→ **Supplied records**
--------------------------------
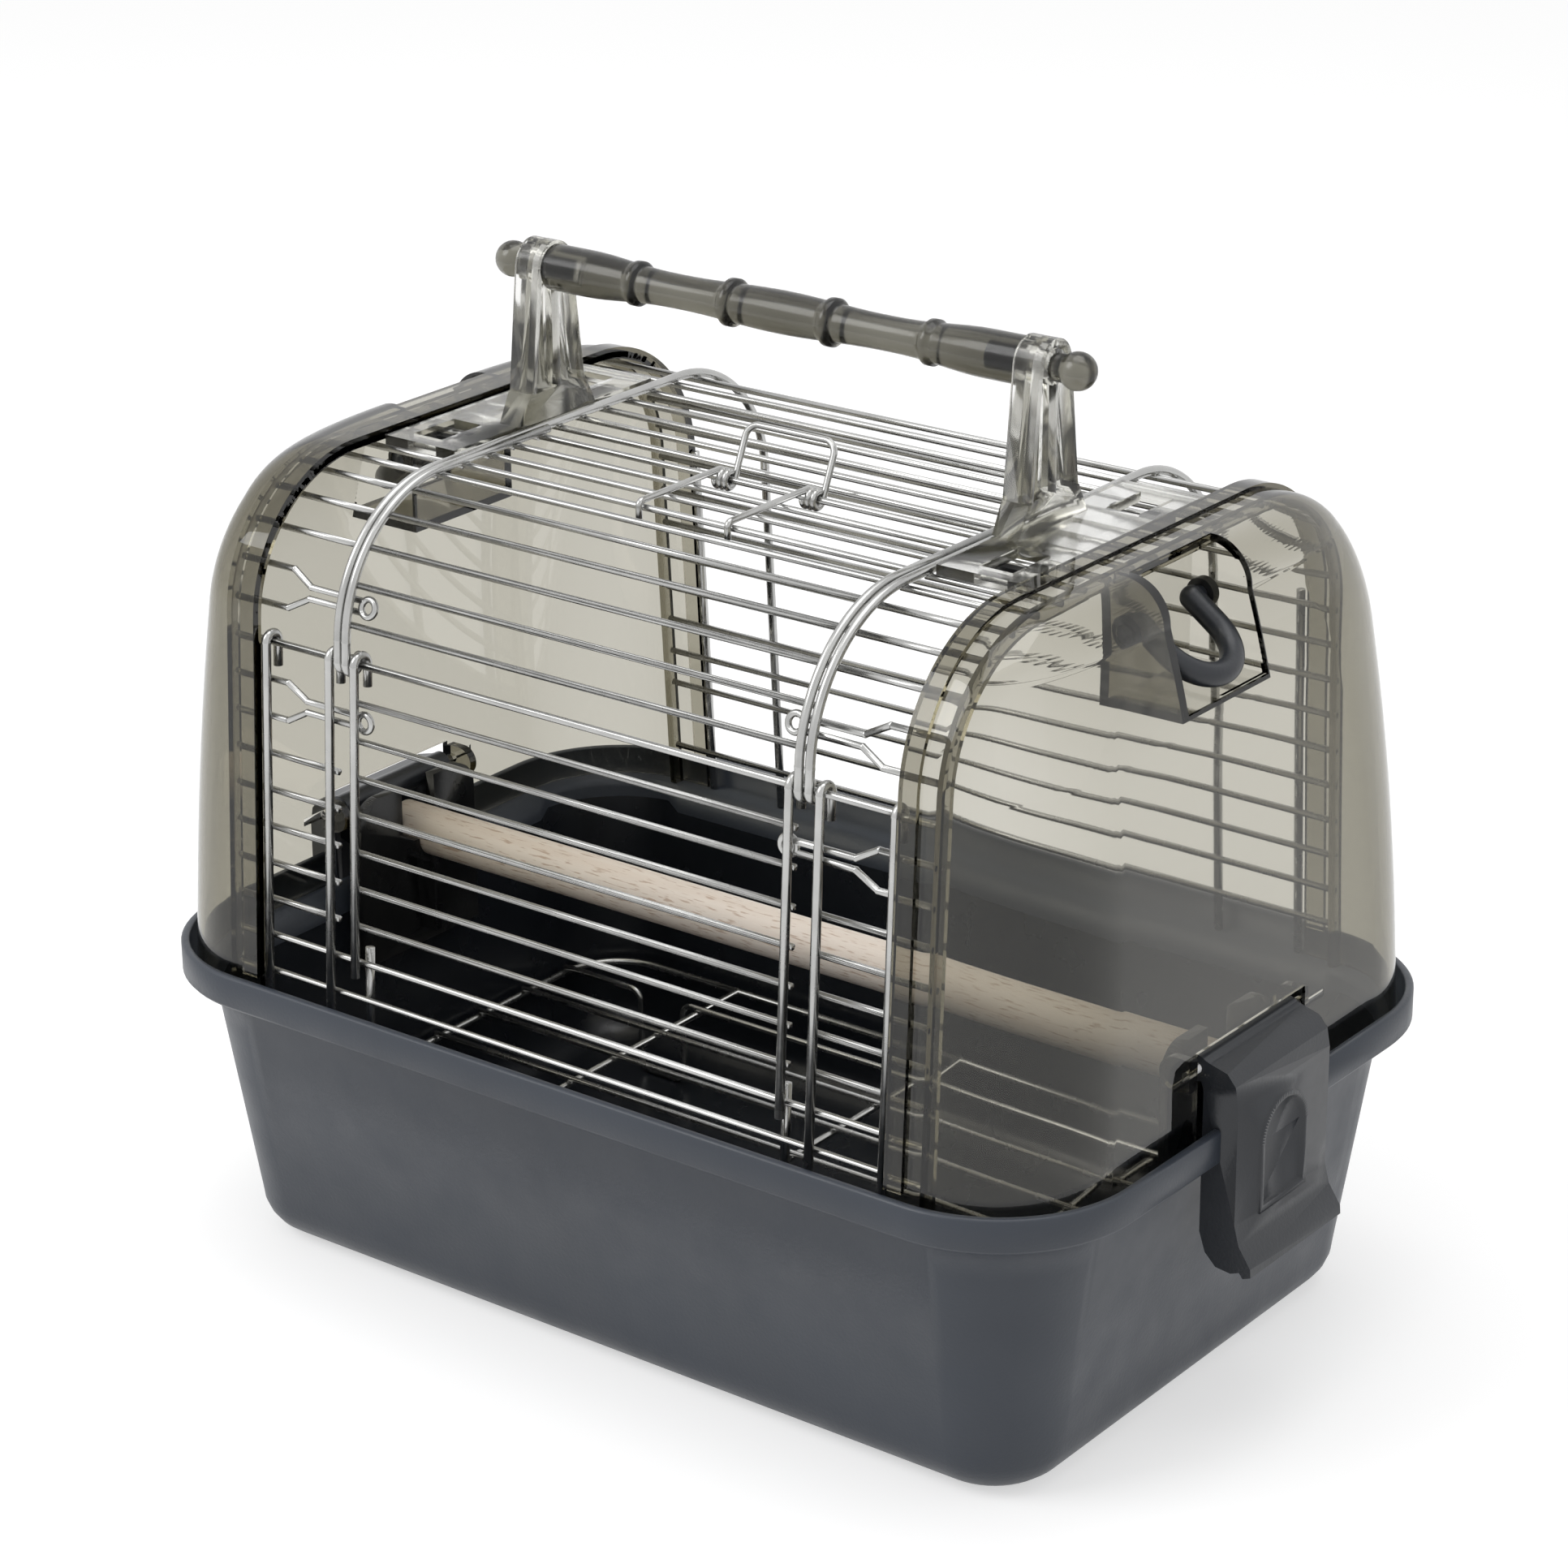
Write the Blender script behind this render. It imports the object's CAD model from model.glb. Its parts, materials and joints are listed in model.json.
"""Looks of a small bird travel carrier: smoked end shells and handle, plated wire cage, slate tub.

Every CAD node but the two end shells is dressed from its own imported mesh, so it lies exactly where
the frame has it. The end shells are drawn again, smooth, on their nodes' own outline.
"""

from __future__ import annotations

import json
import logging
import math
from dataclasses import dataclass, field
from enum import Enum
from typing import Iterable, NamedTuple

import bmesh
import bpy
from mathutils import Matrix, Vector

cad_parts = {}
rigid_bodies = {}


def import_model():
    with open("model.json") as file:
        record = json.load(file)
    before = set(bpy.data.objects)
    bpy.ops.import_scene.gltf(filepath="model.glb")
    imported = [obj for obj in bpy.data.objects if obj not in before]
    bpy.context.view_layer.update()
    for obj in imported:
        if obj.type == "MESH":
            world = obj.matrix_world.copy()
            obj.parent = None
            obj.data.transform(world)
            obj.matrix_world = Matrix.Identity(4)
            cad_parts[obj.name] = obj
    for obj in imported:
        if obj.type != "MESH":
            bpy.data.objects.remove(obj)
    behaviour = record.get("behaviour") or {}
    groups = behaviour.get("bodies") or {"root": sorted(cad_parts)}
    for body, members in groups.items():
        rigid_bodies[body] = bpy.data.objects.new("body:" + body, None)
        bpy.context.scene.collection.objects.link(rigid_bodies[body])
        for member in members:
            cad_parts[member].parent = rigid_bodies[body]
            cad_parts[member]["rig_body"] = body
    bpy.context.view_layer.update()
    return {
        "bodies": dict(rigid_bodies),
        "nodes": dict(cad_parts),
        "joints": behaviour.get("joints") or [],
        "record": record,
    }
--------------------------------
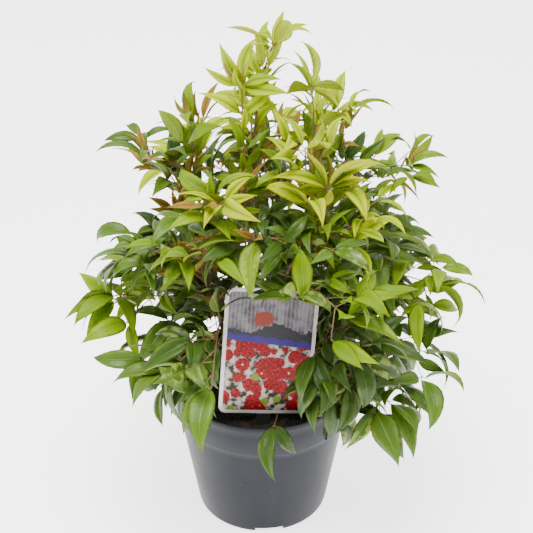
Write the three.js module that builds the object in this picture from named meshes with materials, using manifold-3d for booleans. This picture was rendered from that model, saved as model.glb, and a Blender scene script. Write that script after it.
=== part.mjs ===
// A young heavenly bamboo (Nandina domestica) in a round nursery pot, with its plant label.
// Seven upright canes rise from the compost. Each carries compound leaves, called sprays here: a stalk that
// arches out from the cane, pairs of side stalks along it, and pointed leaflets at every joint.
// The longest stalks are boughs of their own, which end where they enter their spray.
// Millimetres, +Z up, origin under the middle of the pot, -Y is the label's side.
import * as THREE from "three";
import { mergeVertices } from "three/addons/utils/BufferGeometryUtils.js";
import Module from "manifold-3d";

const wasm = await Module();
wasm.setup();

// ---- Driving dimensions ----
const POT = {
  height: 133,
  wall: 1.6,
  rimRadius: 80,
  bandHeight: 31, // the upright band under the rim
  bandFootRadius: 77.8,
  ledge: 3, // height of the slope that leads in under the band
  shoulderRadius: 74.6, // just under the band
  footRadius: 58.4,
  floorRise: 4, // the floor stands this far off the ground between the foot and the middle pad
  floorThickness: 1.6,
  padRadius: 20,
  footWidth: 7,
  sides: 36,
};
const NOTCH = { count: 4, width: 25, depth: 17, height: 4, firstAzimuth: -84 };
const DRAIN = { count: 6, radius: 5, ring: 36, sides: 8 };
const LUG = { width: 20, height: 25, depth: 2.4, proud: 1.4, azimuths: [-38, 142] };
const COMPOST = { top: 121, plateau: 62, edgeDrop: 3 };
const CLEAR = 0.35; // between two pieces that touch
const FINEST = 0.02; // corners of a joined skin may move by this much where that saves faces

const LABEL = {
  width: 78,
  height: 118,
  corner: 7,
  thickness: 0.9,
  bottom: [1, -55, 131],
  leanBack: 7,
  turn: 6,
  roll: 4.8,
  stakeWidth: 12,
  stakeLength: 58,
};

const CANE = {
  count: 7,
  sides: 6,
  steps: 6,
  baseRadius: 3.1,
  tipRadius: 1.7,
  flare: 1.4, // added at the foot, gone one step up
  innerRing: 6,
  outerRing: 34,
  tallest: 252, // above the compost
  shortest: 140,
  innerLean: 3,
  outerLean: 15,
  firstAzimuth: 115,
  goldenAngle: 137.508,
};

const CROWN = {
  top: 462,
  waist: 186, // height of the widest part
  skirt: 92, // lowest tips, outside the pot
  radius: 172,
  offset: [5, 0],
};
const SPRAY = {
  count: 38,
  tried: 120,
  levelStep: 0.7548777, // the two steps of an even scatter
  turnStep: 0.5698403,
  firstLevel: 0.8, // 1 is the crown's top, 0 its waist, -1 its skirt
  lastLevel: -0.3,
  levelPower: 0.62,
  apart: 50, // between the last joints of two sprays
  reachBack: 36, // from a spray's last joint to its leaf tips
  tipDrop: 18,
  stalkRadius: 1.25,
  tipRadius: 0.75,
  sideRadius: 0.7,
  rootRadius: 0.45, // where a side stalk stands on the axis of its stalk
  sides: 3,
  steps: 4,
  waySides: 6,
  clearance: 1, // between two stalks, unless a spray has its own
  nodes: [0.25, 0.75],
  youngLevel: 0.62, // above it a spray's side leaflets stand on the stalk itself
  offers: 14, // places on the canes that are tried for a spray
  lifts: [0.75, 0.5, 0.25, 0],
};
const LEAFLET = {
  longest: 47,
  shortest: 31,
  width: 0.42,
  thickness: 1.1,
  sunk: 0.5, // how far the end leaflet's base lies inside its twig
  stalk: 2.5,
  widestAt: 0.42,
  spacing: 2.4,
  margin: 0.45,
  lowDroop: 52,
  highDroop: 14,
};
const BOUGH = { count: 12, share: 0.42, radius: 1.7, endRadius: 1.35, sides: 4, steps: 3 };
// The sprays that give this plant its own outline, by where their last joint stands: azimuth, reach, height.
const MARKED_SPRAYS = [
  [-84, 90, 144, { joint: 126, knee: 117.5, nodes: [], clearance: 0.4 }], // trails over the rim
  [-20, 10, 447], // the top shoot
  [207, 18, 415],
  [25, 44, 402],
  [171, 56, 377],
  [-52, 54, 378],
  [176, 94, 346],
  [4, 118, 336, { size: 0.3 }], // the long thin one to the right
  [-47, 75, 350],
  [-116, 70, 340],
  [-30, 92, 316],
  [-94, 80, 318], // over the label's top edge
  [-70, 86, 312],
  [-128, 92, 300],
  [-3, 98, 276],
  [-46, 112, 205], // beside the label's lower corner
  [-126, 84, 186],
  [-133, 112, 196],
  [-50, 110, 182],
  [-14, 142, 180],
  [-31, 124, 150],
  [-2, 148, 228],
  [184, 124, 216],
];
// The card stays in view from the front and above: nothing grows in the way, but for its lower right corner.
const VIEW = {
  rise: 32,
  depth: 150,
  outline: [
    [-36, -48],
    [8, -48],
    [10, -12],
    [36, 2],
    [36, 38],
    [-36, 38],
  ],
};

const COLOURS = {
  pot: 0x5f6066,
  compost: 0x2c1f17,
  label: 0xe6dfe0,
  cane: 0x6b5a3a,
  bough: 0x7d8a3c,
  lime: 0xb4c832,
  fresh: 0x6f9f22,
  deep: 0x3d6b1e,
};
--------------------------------
→ **The exercise**
Using the entries above, return exactly the lines from the line with "Write the Blender" to the line with "cad_parts[obj.name] = obj", counting both of those lines.

→ **Full output**
Write the Blender script behind this render. It imports the object's CAD model from model.glb. Its parts, materials and joints are listed in model.json.
"""Looks of a small bird travel carrier: smoked end shells and handle, plated wire cage, slate tub.

Every CAD node but the two end shells is dressed from its own imported mesh, so it lies exactly where
the frame has it. The end shells are drawn again, smooth, on their nodes' own outline.
"""

from __future__ import annotations

import json
import logging
import math
from dataclasses import dataclass, field
from enum import Enum
from typing import Iterable, NamedTuple

import bmesh
import bpy
from mathutils import Matrix, Vector

cad_parts = {}
rigid_bodies = {}


def import_model():
    with open("model.json") as file:
        record = json.load(file)
    before = set(bpy.data.objects)
    bpy.ops.import_scene.gltf(filepath="model.glb")
    imported = [obj for obj in bpy.data.objects if obj not in before]
    bpy.context.view_layer.update()
    for obj in imported:
        if obj.type == "MESH":
            world = obj.matrix_world.copy()
            obj.parent = None
            obj.data.transform(world)
            obj.matrix_world = Matrix.Identity(4)
            cad_parts[obj.name] = obj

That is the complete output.